Temporary and contract work spiraled in response. In June last year, 908,000 people were working on loan, one third of them in the metal and electrical industries, a traditional union stronghold, according to data by Germany’s Labor Agency. In 2000, temporary work had encompassed 338,000 workers.

“New forms of work have created two classes of employment, with different conditions for core and temporary workers,” said Ulrich Walwei, deputy director of Germany’s Institute for Employment Research in Nuremberg. “If temporary contracts were a transition into perpetual work, unions could probably live with it. But unfortunately, they’re sometimes just revolving doors.”

Almost half of all temporary contracts end after less than three months and, at 1,419 euros ($1,858) per month on average, pay little more than half of regular employment in 2010, according to labor-agency data.

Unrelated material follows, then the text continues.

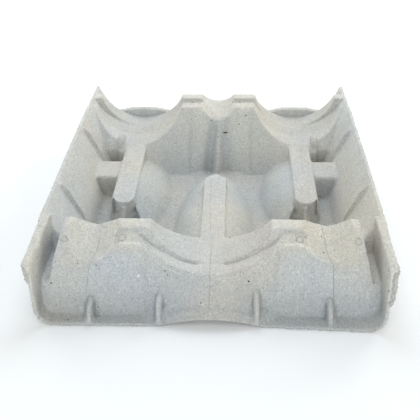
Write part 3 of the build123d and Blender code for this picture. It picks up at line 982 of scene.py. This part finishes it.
def chips(surface, kind, material, seed):
    """Small uneven flakes lying in the surface."""
    draw = random.Random(seed)
    shape = bmesh.new()
    for x, y, long, wide, turn, colour in CHIPS:
        if colour != kind:
            continue
        place, normal = drop(surface, x * MM, y * MM)
        across = normal.cross(Vector((0, 1, 0))).normalized()
        up = across.cross(normal).normalized()
        spin = math.radians(turn)
        rim = []
        for k in range(CHIP_SIDES):
            t = 2 * math.pi * k / CHIP_SIDES
            r = draw.uniform(*CHIP_REACH)
            a = long / 2 * math.cos(t) * r
            b = wide / 2 * math.sin(t) * r
            flat = across * (a * math.cos(spin) - b * math.sin(spin)) + up * (
                a * math.sin(spin) + b * math.cos(spin))
            spot, facing, _, _ = surface.find_nearest(place + flat * MM)
            rim.append(shape.verts.new(in_box(spot + facing * CHIP_LIFT)))
        lifts = WHITE_LIFTS if kind == "white" else OTHER_LIFTS
        top = shape.verts.new(in_box(place + normal * CHIP_LIFT * lifts))
        base = shape.verts.new(in_box(place - normal * CHIP_LIFT * BASE_LIFTS))
        for k in range(CHIP_SIDES):
            after = rim[(k + 1) % CHIP_SIDES]
            shape.faces.new((rim[k], after, top))
            shape.faces.new((after, rim[k], base))
    return piece_from(shape, "chips_" + kind, material)


# loose fibres on the torn edges
FIBRE_SEED = 11
FIBRE_HALF = 0.11 * MM
FIBRES_PER_AREA = 60000.0
FIBRE_LENGTH = 1.7 * MM
FIBRE_BEND = 0.5 * MM
FIBRE_SIDES = 3
FIBRE_STEPS = 3
FIBRE_LEAN = 1.35
FIBRE_SIZES = (0.35, 1.3)
# bands that the fibres grow on: hem, rims, ends of the ledges and front corners
BAND_HEM_Y = -150 * MM
BAND_HEM_END_Y = -155.5 * MM
BAND_HEM_OUT = 108 * MM
BAND_HEM_TURN = 0.2
BAND_RIM_LEVEL = 50.4 * MM
BAND_RIM_OUT = 121 * MM
LEDGE_END_Y = -88 * MM
LEDGE_END_HALF = 2.5 * MM
LEDGE_END_OUT = 112 * MM
LEDGE_END_LEVEL = 40 * MM
CORNER_Y = -140 * MM
CORNER_OUT = 118 * MM


def edge_bands(tray):
    """A copy of the tray's torn edges only, to grow fibres on."""
    shape = bmesh.new()
    shape.from_mesh(tray.data)
    gone = []
    for face in shape.faces:
        place = face.calc_center_median()
        out = abs(place.x)
        hem = place.y < BAND_HEM_Y and (place.y < BAND_HEM_END_Y or out > BAND_HEM_OUT)
        hem = hem and face.normal.y < BAND_HEM_TURN
        rim = place.z > BAND_RIM_LEVEL and out > BAND_RIM_OUT
        ledge_end = abs(place.y - LEDGE_END_Y) < LEDGE_END_HALF
        ledge_end = ledge_end and out > LEDGE_END_OUT and place.z > LEDGE_END_LEVEL
        corner = place.y < CORNER_Y and out > CORNER_OUT
        if not (hem or rim or ledge_end or corner):
            gone.append(face)
    bmesh.ops.delete(shape, geom=gone, context="FACES")
    mesh = bpy.data.meshes.new("edge_bands")
    shape.to_mesh(mesh)
    shape.free()
    piece = bpy.data.objects.new("loose_fibres", mesh)
    bpy.context.collection.objects.link(piece)
    return piece


def fibre_growth(material):
    """Node tree that scatters short bent fibres over a surface."""
    tree = bpy.data.node_groups.new("fibre_growth", "GeometryNodeTree")
    face = tree.interface
    face.new_socket("Geometry", in_out="INPUT", socket_type="NodeSocketGeometry")
    for name, kind, value in (
        ("Fibres per square metre", "NodeSocketFloat", FIBRES_PER_AREA),
        ("Fibre length", "NodeSocketFloat", FIBRE_LENGTH),
        ("Fibre half thickness", "NodeSocketFloat", FIBRE_HALF),
        ("Bend", "NodeSocketFloat", FIBRE_BEND),
        ("Seed", "NodeSocketInt", FIBRE_SEED),
    ):
        face.new_socket(name, in_out="INPUT", socket_type=kind).default_value = value
    face.new_socket("Geometry", in_out="OUTPUT", socket_type="NodeSocketGeometry")
    add = tree.nodes.new
    link = tree.links.new
    given = add("NodeGroupInput").outputs
    result = add("NodeGroupOutput").inputs

    spread = add("GeometryNodeDistributePointsOnFaces")
    link(given["Geometry"], spread.inputs["Mesh"])
    link(given["Fibres per square metre"], spread.inputs["Density"])
    link(given["Seed"], spread.inputs["Seed"])

    middle = add("ShaderNodeCombineXYZ")
    half = add("ShaderNodeMath")
    half.operation = "MULTIPLY"
    half.inputs[1].default_value = 0.5
    link(given["Fibre length"], half.inputs[0])
    link(given["Bend"], middle.inputs["X"])
    link(half.outputs[0], middle.inputs["Z"])
    tip = add("ShaderNodeCombineXYZ")
    link(given["Fibre length"], tip.inputs["Z"])
    arc = add("GeometryNodeCurveQuadraticBezier")
    arc.inputs["Resolution"].default_value = FIBRE_STEPS
    arc.inputs["Start"].default_value = (0, 0, 0)
    link(middle.outputs[0], arc.inputs["Middle"])
    link(tip.outputs[0], arc.inputs["End"])
    section = add("GeometryNodeCurvePrimitiveCircle")
    section.inputs["Resolution"].default_value = FIBRE_SIDES
    link(given["Fibre half thickness"], section.inputs["Radius"])
    strand = add("GeometryNodeCurveToMesh")
    strand.inputs["Fill Caps"].default_value = True
    link(arc.outputs["Curve"], strand.inputs["Curve"])
    link(section.outputs["Curve"], strand.inputs["Profile Curve"])

    lean = add("FunctionNodeRandomValue")
    lean.data_type = "FLOAT_VECTOR"
    lean.inputs["Min"].default_value = (-FIBRE_LEAN, -FIBRE_LEAN, 0.0)
    lean.inputs["Max"].default_value = (FIBRE_LEAN, FIBRE_LEAN, 2 * math.pi)
    link(given["Seed"], lean.inputs["Seed"])
    turned = add("FunctionNodeRotateRotation")
    turned.rotation_space = "LOCAL"
    to_turn = add("FunctionNodeEulerToRotation")
    link(lean.outputs["Value"], to_turn.inputs[0])
    link(spread.outputs["Rotation"], turned.inputs["Rotation"])
    link(to_turn.outputs[0], turned.inputs["Rotate By"])
    size = add("FunctionNodeRandomValue")
    size.data_type = "FLOAT"
    size.inputs[2].default_value, size.inputs[3].default_value = FIBRE_SIZES
    link(given["Seed"], size.inputs["Seed"])

    grow = add("GeometryNodeInstanceOnPoints")
    link(spread.outputs["Points"], grow.inputs["Points"])
    link(strand.outputs["Mesh"], grow.inputs["Instance"])
    link(turned.outputs["Rotation"], grow.inputs["Rotation"])
    link(size.outputs[1], grow.inputs["Scale"])
    real = add("GeometryNodeRealizeInstances")
    link(grow.outputs["Instances"], real.inputs["Geometry"])
    dress = add("GeometryNodeSetMaterial")
    dress.inputs["Material"].default_value = material
    link(real.outputs["Geometry"], dress.inputs["Geometry"])
    link(dress.outputs["Geometry"], result["Geometry"])
    return tree


def loose_fibres(tray, material):
    piece = edge_bands(tray)
    grow = piece.modifiers.new("fibre_growth", "NODES")
    grow.node_group = fibre_growth(material)
    baked(piece)
    for vertex in piece.data.vertices:
        vertex.co = in_box(vertex.co)
    return piece


aim_camera()
white_surroundings()
pale_floor()
for lamp in LAMPS:
    soft_lamp(*lamp)

pulp = pulp_finish("grey_pulp")
tray = pulp_tray(pulp)
surface = BVHTree.FromObject(tray, bpy.context.evaluated_depsgraph_get())
# darker pulp for lines, marks and torn rolls: partly darker seams, partly painted shade
dark_line_and_shade_pulp = pulp_finish("dark_line_and_shade_pulp", DARK_LINE_AND_PAINTED_SHADE)
# paler pulp for fibres and creases: partly paler fibre, partly painted highlight
pale_and_highlight_pulp = pulp_finish("pale_and_highlight_pulp", PALE_AND_PAINTED_HIGHLIGHT)
pieces = [
    tray,
    pressed_lines("mould_lines", MOULD_LINES, surface, dark_line_and_shade_pulp),
    pressed_lines("creases", CREASES, surface, pale_and_highlight_pulp),
    round_marks(surface, dark_line_and_shade_pulp),
    torn_edges(dark_line_and_shade_pulp),
    loose_fibres(tray, pale_and_highlight_pulp),
]
# every piece gets the painted light and shade of the tints
for piece in pieces:
    lay_tone_and_painted_light(piece.data)
for number, (kind, colour) in enumerate(CHIP_COLOURS.items()):
    pieces.append(chips(surface, kind, chip_finish("chip_" + kind, colour), number))
for piece in pieces:
    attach(piece, "root")
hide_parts("bottle_divider")

bpy.context.scene.view_settings.view_transform = "Standard"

Still, wage disparity narrowed last year with the introduction of industry premiums in pay. They add as much as 50 percent to hourly wages of temporary workers in the metal and electrical industries, according to IG Metall data.

More Strikes

At the same time, labor unrest has increased during the crisis. Deutsche Lufthansa AG (LHA) had to suspend almost its entire flight timetable on April 22 as workers struck over pay, and auto workers may strike across the country this month. German unemployment rose for a second month in April, to a seasonally adjusted 2.94 million, the government said today.

Union leader Sommer, who characterized his ties to Schroeder as a “civilized non-relationship” in an interview with German newspaper Die Welt this month, hasn’t changed his view that the success of the economy isn’t related to the labor- market reform of the early 2000s.

“It was and is our strong export economy, flexible work models, co-management, free collective bargaining and last but not least wise crisis politics in 2008 and 2009,” he said. The labor changes mean “dumping wages, precarious employment, a low-wage sector and old-age poverty.”